What makes this crossing feel more relaxed is its scale and rhythm. It is small, walkable, and dominated by foot traffic rather than heavy commercial logistics. You exit Panama immigration, walk across the bridge, and then enter Costa Rican immigration on the other side. The physical movement is simple and intuitive, which reduces confusion. However, even here there are details that matter. Exit and entry procedures may involve small fees depending on current rules, and officers may request proof of onward travel or accommodation. Around the border area, informal taxi drivers and transport coordinators are common, offering rides to nearby towns. These interactions are usually harmless, but they can feel slightly chaotic if you are not expecting them, especially after a long travel day. Despite this, most backpackers describe Sixaola as the smoothest and least stressful way to cross between the two countries because everything is contained within a small, understandable space.
In contrast, the Paso Canoas border crossing on the Pacific side presents a completely different experience. This is the largest and busiest land border between Panama and Costa Rica, connecting major highway routes used by both passenger traffic and commercial freight. It is the crossing most commonly used by travelers moving between Panama City, western Panama, and Costa Rica’s Pacific regions. Unlike Sixaola, which feels like a small town crossing point, Paso Canoas feels like a full scale border district where trucks, buses, pedestrians, currency exchange booths, and informal transport networks all operate in a dense and constantly moving environment.
The process here is more layered. Travelers typically exit Panama immigration first, then move through a transitional zone that can feel busy and disorganized, and finally enter Costa Rican immigration, which may be located a short distance away depending on current flow arrangements. In between these points, there is often a mix of official and unofficial transport options trying to move people from one checkpoint to the next. For first time backpackers, this can feel confusing because there is not always a single obvious path. Instead, you are navigating a series of steps that are physically close but not always visually clear, especially when surrounded by trucks and multiple competing transport offers.
What makes Paso Canoas feel more stressful is not danger, but cognitive load. There are more people, more noise, more decisions, and more opportunities to second guess your direction. It is easy to feel uncertain about whether you are standing in the correct line or whether you should accept a transport offer to the next checkpoint. This is why many experienced travelers either arrive early in the day or use organized shuttle services that handle the entire crossing process, removing most of the guesswork. While Paso Canoas is efficient in terms of infrastructure and volume, it requires more patience and awareness than the Caribbean route.

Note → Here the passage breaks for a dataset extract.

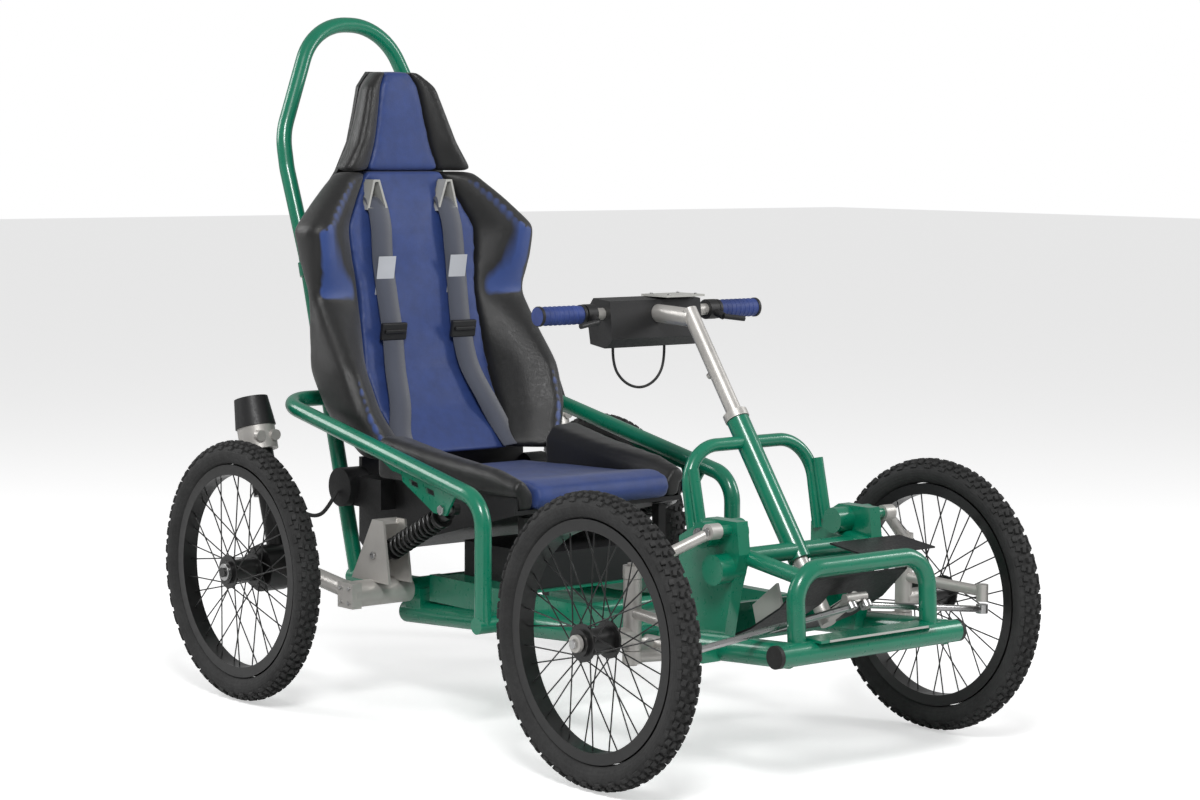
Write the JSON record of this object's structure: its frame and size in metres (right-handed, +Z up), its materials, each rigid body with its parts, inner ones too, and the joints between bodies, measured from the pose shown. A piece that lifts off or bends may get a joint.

Beyond these two main crossings, there are also indirect travel patterns that combine domestic buses and international shuttle services. These do not represent separate physical border points, but rather different ways of approaching the same crossings. For example, travelers moving through western Panama often pass through regional hubs like David before continuing toward the border. From there, transport options split depending on whether you are heading toward Sixaola or Paso Canoas. Shuttle companies sometimes bundle the entire process, including border assistance, which can significantly reduce stress but increases cost.
When comparing the two main crossings, the difference in experience becomes very clear. The Sixaola–Guabito crossing is generally considered the most relaxed because it is compact, visually simple, and closely connected to tourism routes between Caribbean destinations. It feels more like a natural extension of your journey rather than a bureaucratic interruption. Paso Canoas, on the other hand, is more intense, more structured, and more complex. It is highly functional and important for trade and regional movement, but for backpackers it can feel overwhelming if they are not prepared for its scale.
Preparation is the key factor that determines how smooth either crossing feels. Travelers who arrive without preparation often struggle more than necessary, while those who understand the process move through with little difficulty. Carrying proof of onward travel is essential, as immigration officers on both sides may request it. Having small amounts of cash is also important because border areas often involve small fees or transport costs that are not always card friendly. Timing matters as well, with daytime crossings being significantly easier due to better visibility, clearer transport flow, and reduced uncertainty.
Another important aspect is emotional pacing. Borders in Central America are not designed like airport terminals. They are semi structured environments where official systems and informal transport networks overlap. Accepting this reality makes the experience much less stressful. Instead of expecting a perfectly guided process, it helps to approach it as a sequence of manageable steps with occasional pauses, interactions, and decisions in between.
For most backpackers, the ideal approach is simple. Choose Sixaola if you want ease, calm, and a scenic transition between beach destinations. Choose Paso Canoas if your route requires it or if you are moving along the Pacific corridor, but prepare for more complexity and allow extra time. In both cases, the crossing is entirely manageable once you understand its structure.
Ultimately, the border between Panama and Costa Rica is not a barrier in the traditional sense. It is a transition zone between two very different travel rhythms. One side offers island and jungle flow, the other offers road and trade intensity. The experience you have depends less on luck and more on which rhythm you step into, and how prepared you are to move through it calmly.